Technology, as this generation's great enabler, has brought us many wonders. One of the most exciting is the manipulation and presentation of data. In some respects, data visualisation has even managed to transcend technology to become art

This ability to turn numbers into messages is at the heart of what we may look back on as a defining moment in the tangiblisation of utilities. This is more than Big Data. It's more than suppliers spotting trends across a million meters. It's about making data personal.

Perhaps the popularity of smart thermostats are the clearest example of utility tangiblisation. The Nest, a product of an ex-Apple designer and now owned by Google, can be viewed as just a clever way of controlling heating. But what it does, in a way that home energy monitoring devices up to this point have failed to do, is engage the user in an otherwise invisible process: reducing energy use.

It's no surprise that this approach heralds from Silicon Valley technologists and not the utility industry.

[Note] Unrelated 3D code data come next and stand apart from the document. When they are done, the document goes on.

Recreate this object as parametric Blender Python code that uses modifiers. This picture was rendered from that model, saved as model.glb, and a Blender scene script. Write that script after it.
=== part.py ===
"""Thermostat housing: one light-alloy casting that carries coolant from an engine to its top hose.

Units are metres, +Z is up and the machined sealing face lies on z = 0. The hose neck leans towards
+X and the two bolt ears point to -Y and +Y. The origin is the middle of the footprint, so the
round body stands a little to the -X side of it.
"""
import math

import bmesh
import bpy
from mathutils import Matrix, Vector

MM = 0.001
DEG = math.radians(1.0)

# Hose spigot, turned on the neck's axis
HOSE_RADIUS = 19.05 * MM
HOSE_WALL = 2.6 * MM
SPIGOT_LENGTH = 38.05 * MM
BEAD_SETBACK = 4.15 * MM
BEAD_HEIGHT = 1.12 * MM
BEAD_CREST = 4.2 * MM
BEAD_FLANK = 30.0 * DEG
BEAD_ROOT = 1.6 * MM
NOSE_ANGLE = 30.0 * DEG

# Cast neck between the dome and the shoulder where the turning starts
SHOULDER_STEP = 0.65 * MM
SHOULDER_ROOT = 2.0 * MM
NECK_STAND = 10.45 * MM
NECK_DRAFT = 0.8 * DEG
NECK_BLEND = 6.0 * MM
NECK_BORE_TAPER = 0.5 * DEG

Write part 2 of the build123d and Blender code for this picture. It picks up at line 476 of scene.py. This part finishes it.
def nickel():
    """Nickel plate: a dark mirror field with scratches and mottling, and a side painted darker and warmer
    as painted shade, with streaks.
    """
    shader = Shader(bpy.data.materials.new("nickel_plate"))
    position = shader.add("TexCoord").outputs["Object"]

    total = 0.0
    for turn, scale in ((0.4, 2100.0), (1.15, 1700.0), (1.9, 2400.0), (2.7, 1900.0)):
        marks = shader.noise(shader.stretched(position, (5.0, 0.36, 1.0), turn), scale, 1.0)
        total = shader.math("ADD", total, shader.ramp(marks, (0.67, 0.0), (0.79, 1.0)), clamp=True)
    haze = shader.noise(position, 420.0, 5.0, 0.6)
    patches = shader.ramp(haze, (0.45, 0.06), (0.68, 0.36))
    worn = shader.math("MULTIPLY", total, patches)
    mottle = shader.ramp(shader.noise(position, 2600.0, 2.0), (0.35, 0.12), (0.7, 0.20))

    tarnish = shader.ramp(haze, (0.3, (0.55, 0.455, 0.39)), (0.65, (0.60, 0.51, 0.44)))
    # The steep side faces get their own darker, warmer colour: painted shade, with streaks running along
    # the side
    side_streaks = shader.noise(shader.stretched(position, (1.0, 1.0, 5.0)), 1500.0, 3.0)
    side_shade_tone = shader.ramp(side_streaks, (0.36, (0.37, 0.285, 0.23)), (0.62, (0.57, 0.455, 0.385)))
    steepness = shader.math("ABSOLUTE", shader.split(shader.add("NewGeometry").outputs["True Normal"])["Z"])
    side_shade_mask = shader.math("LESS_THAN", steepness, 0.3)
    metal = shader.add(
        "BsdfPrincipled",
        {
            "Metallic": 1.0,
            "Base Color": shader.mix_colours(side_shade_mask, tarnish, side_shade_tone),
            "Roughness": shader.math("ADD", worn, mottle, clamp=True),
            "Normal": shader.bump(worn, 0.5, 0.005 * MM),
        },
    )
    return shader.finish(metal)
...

It takes a different perspective to turn data into a product but it just happens to be the perspective that software and technology companies need to compete.

Whilst the Nest may seem to be just a fancy way of controlling your heating what it has done is demonstrate that there are solutions to the problem of making utilities tangible. More solutions are needed if we are to engage users, perhaps without them actively knowing, in the role of managing their own utilities.

If the problem of utility tangiblisation continues to be solved it may end up being the foundation for building a society actively engaged in energy efficiency (whether we, as consumers, realise that's what we're doing, or not).